== Source data

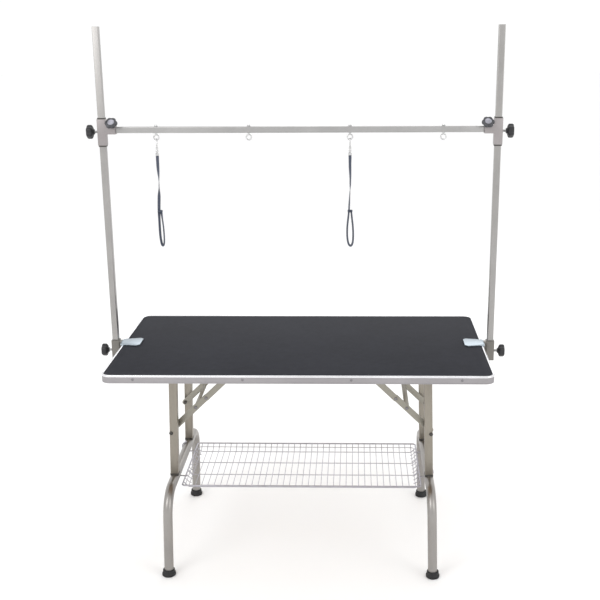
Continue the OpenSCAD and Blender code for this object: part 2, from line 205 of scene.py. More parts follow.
def pebbledMat(name, color):
    f = Finish(name, color, roughness=0.8, Specular_IOR_Level=0.15)
    pebbles = f.node("ShaderNodeTexVoronoi", {}, {"Vector": f.place, "Scale": 520.0}, "Distance")
    scuffs = f.noise(5, 6)
    dust = f.noise(46, 5)
    f.put("Base Color", f.ramp(scuffs * 0.55 + dust * 0.3 + pebbles * 0.3,
                               shade(color, 0.8), shade(color, 1.25), 0.35, 0.75))
    f.put("Roughness", 0.7 + scuffs * 0.1 + pebbles * 0.16)
    f.bump(1 - pebbles, 0.00028, 0.8)
    return f.material


def sealedBoard(name, light, dark):
    f = Finish(name, light, roughness=0.6)
    grain = f.noise(9, 6, (1.5, 24, 24))
    f.put("Base Color", f.ramp(grain, dark, light, 0.35, 0.65))
    f.put("Roughness", 0.5 + grain * 0.2)
    f.bump(grain, 0.0002, 0.5)
    return f.material


# the strap's own map runs across the webbing in x and along it in y, in metres
def wovenStrap(name, color, pale):
    f = Finish(name, color, roughness=0.72, Sheen_Weight=0.35, Sheen_Roughness=0.5)
    across = f.node("ShaderNodeUVMap", {"uv_map": "weave"}, {})
    runs = f.node("ShaderNodeSeparateXYZ", {}, {0: across}, "X")
    rows = f.node("ShaderNodeSeparateXYZ", {}, {0: across}, "Y")
    ribPitch, yarnPitch = 0.0016, 0.0012
    ribs = f.node("ShaderNodeMath", {"operation": "SINE"}, {0: rows * (2 * math.pi / ribPitch)})
    yarns = f.node("ShaderNodeMath", {"operation": "SINE"}, {0: runs * (2 * math.pi / yarnPitch)})
    weave = ribs * yarns * 0.5 + 0.5
    fade = f.noise(90, 4)
    f.put("Base Color", f.ramp(weave * 0.6 + fade * 0.4, color, pale, 0.25, 0.85))
    f.put("Roughness", 0.62 + fade * 0.2)
    f.bump(weave, 0.00025, 0.9)
    return f.material


upDown = (9, 9, 0.35)  # brushing runs along Z
leftRight = (0.35, 9, 9)
frontBack = (9, 0.35, 9)
finishes = {
    "mat_rubber": pebbledMat("charcoalMat", (0.026, 0.027, 0.033)),
    "board_wood": sealedBoard("sealedBoard", (0.46, 0.34, 0.22), (0.30, 0.20, 0.12)),
    "trim_metal": satinSteel("satinTrim", (0.36, 0.345, 0.355), leftRight, 0.38),
    # the lip is the trim's own metal, made far paler as a painted highlight of its rounded bead
    "trim_lip_painted_highlight": satinSteel("lipPaintedHighlight", (0.82, 0.82, 0.84), leftRight, 0.22, 0.05),
    "rivet_metal": satinSteel("rivetHeads", (0.24, 0.23, 0.24), (4, 4, 4), 0.4),
    "bracket_steel": satinSteel("platedBrackets", (0.32, 0.31, 0.28), leftRight, 0.42),
    # the clamp plate's pale bluish colour is a painted highlight
    "clamp_metal": satinSteel("clampPlatePaintedHighlight", (0.40, 0.455, 0.50), leftRight, 0.34),
    "basket_wire": brightWire("platedBasket", (0.44, 0.43, 0.47), 0.24),
    "upright_steel": satinSteel("warmUprights", (0.305, 0.28, 0.24), upDown, 0.40),
    "hoop_steel": satinSteel("greyHoops", (0.335, 0.32, 0.305), frontBack, 0.33),
    "foot_rubber": mouldedPlastic("blackRubber", (0.010, 0.010, 0.011), 0.62, 500),
    "bolt_steel": satinSteel("darkBolts", (0.09, 0.085, 0.08), (4, 4, 4), 0.42),
    "brace_steel": satinSteel("braceLinks", (0.315, 0.30, 0.26), leftRight, 0.40),
    "post_steel": satinSteel("armTubes", (0.375, 0.365, 0.355), upDown, 0.34),
    "bar_steel": satinSteel("overheadTube", (0.41, 0.405, 0.40), leftRight, 0.34),
    "tee_steel": satinSteel("teeSleeves", (0.36, 0.335, 0.335), upDown, 0.38),
    "knob_plastic": mouldedPlastic("knobBlack", (0.016, 0.016, 0.018), 0.42, 700),
    "top_knob_plastic": mouldedPlastic("knobGrey", (0.055, 0.056, 0.062), 0.36, 700),
    "stud_steel": satinSteel("platedStuds", (0.50, 0.50, 0.50), (4, 4, 4), 0.34),
    "hook_steel": brightWire("platedHooks", (0.62, 0.62, 0.62), 0.16),
    "strap_nylon": wovenStrap("navyWebbing", (0.034, 0.042, 0.066), (0.085, 0.098, 0.140)),
    "slider_plastic": mouldedPlastic("sliderNavy", (0.035, 0.042, 0.062), 0.5, 900),
    # the clamp's bracket and socket, darkened as painted shade
    "clamp_body_painted_shade": satinSteel("clampBodyPaintedShade", (0.20, 0.19, 0.175), upDown, 0.42),
    "dark_ring_finish": mouldedPlastic("darkCollars", (0.05, 0.047, 0.043), 0.5, 700),
    "knob_cap": mouldedPlastic("knobCapBlack", (0.030, 0.030, 0.033), 0.3, 900),
    "top_knob_cap": mouldedPlastic("knobCapPale", (0.30, 0.30, 0.34), 0.28, 900),
}
print("finishes mixed")


# gives a piece its material, picked by its finish or else its slot, and its body
def finishPiece(piece, body, slot, finish=None):
    piece.data.materials.clear()
    piece.data.materials.append(finishes[finish or slot])
    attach(piece, body)
    return piece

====

Copy every line verbatim.

→ **Response to this task**:
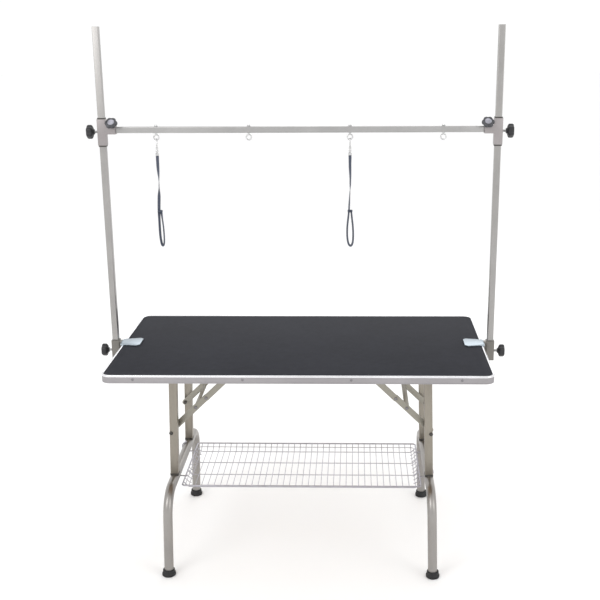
Continue the OpenSCAD and Blender code for this object: part 2, from line 205 of scene.py. More parts follow.
def pebbledMat(name, color):
    f = Finish(name, color, roughness=0.8, Specular_IOR_Level=0.15)
    pebbles = f.node("ShaderNodeTexVoronoi", {}, {"Vector": f.place, "Scale": 520.0}, "Distance")
    scuffs = f.noise(5, 6)
    dust = f.noise(46, 5)
    f.put("Base Color", f.ramp(scuffs * 0.55 + dust * 0.3 + pebbles * 0.3,
                               shade(color, 0.8), shade(color, 1.25), 0.35, 0.75))
    f.put("Roughness", 0.7 + scuffs * 0.1 + pebbles * 0.16)
    f.bump(1 - pebbles, 0.00028, 0.8)
    return f.material


def sealedBoard(name, light, dark):
    f = Finish(name, light, roughness=0.6)
    grain = f.noise(9, 6, (1.5, 24, 24))
    f.put("Base Color", f.ramp(grain, dark, light, 0.35, 0.65))
    f.put("Roughness", 0.5 + grain * 0.2)
    f.bump(grain, 0.0002, 0.5)
    return f.material


# the strap's own map runs across the webbing in x and along it in y, in metres
def wovenStrap(name, color, pale):
    f = Finish(name, color, roughness=0.72, Sheen_Weight=0.35, Sheen_Roughness=0.5)
    across = f.node("ShaderNodeUVMap", {"uv_map": "weave"}, {})
    runs = f.node("ShaderNodeSeparateXYZ", {}, {0: across}, "X")
    rows = f.node("ShaderNodeSeparateXYZ", {}, {0: across}, "Y")
    ribPitch, yarnPitch = 0.0016, 0.0012
    ribs = f.node("ShaderNodeMath", {"operation": "SINE"}, {0: rows * (2 * math.pi / ribPitch)})
    yarns = f.node("ShaderNodeMath", {"operation": "SINE"}, {0: runs * (2 * math.pi / yarnPitch)})
    weave = ribs * yarns * 0.5 + 0.5
    fade = f.noise(90, 4)
    f.put("Base Color", f.ramp(weave * 0.6 + fade * 0.4, color, pale, 0.25, 0.85))
    f.put("Roughness", 0.62 + fade * 0.2)
    f.bump(weave, 0.00025, 0.9)
    return f.material


upDown = (9, 9, 0.35)  # brushing runs along Z
leftRight = (0.35, 9, 9)
frontBack = (9, 0.35, 9)
finishes = {
    "mat_rubber": pebbledMat("charcoalMat", (0.026, 0.027, 0.033)),
    "board_wood": sealedBoard("sealedBoard", (0.46, 0.34, 0.22), (0.30, 0.20, 0.12)),
    "trim_metal": satinSteel("satinTrim", (0.36, 0.345, 0.355), leftRight, 0.38),
    # the lip is the trim's own metal, made far paler as a painted highlight of its rounded bead
    "trim_lip_painted_highlight": satinSteel("lipPaintedHighlight", (0.82, 0.82, 0.84), leftRight, 0.22, 0.05),
    "rivet_metal": satinSteel("rivetHeads", (0.24, 0.23, 0.24), (4, 4, 4), 0.4),
    "bracket_steel": satinSteel("platedBrackets", (0.32, 0.31, 0.28), leftRight, 0.42),
    # the clamp plate's pale bluish colour is a painted highlight
    "clamp_metal": satinSteel("clampPlatePaintedHighlight", (0.40, 0.455, 0.50), leftRight, 0.34),
    "basket_wire": brightWire("platedBasket", (0.44, 0.43, 0.47), 0.24),
    "upright_steel": satinSteel("warmUprights", (0.305, 0.28, 0.24), upDown, 0.40),
    "hoop_steel": satinSteel("greyHoops", (0.335, 0.32, 0.305), frontBack, 0.33),
    "foot_rubber": mouldedPlastic("blackRubber", (0.010, 0.010, 0.011), 0.62, 500),
    "bolt_steel": satinSteel("darkBolts", (0.09, 0.085, 0.08), (4, 4, 4), 0.42),
    "brace_steel": satinSteel("braceLinks", (0.315, 0.30, 0.26), leftRight, 0.40),
    "post_steel": satinSteel("armTubes", (0.375, 0.365, 0.355), upDown, 0.34),
    "bar_steel": satinSteel("overheadTube", (0.41, 0.405, 0.40), leftRight, 0.34),
    "tee_steel": satinSteel("teeSleeves", (0.36, 0.335, 0.335), upDown, 0.38),
    "knob_plastic": mouldedPlastic("knobBlack", (0.016, 0.016, 0.018), 0.42, 700),
    "top_knob_plastic": mouldedPlastic("knobGrey", (0.055, 0.056, 0.062), 0.36, 700),
    "stud_steel": satinSteel("platedStuds", (0.50, 0.50, 0.50), (4, 4, 4), 0.34),
    "hook_steel": brightWire("platedHooks", (0.62, 0.62, 0.62), 0.16),
    "strap_nylon": wovenStrap("navyWebbing", (0.034, 0.042, 0.066), (0.085, 0.098, 0.140)),
    "slider_plastic": mouldedPlastic("sliderNavy", (0.035, 0.042, 0.062), 0.5, 900),
    # the clamp's bracket and socket, darkened as painted shade
    "clamp_body_painted_shade": satinSteel("clampBodyPaintedShade", (0.20, 0.19, 0.175), upDown, 0.42),
    "dark_ring_finish": mouldedPlastic("darkCollars", (0.05, 0.047, 0.043), 0.5, 700),
    "knob_cap": mouldedPlastic("knobCapBlack", (0.030, 0.030, 0.033), 0.3, 900),
    "top_knob_cap": mouldedPlastic("knobCapPale", (0.30, 0.30, 0.34), 0.28, 900),
}
print("finishes mixed")


# gives a piece its material, picked by its finish or else its slot, and its body
def finishPiece(piece, body, slot, finish=None):
    piece.data.materials.clear()
    piece.data.materials.append(finishes[finish or slot])
    attach(piece, body)
    return piece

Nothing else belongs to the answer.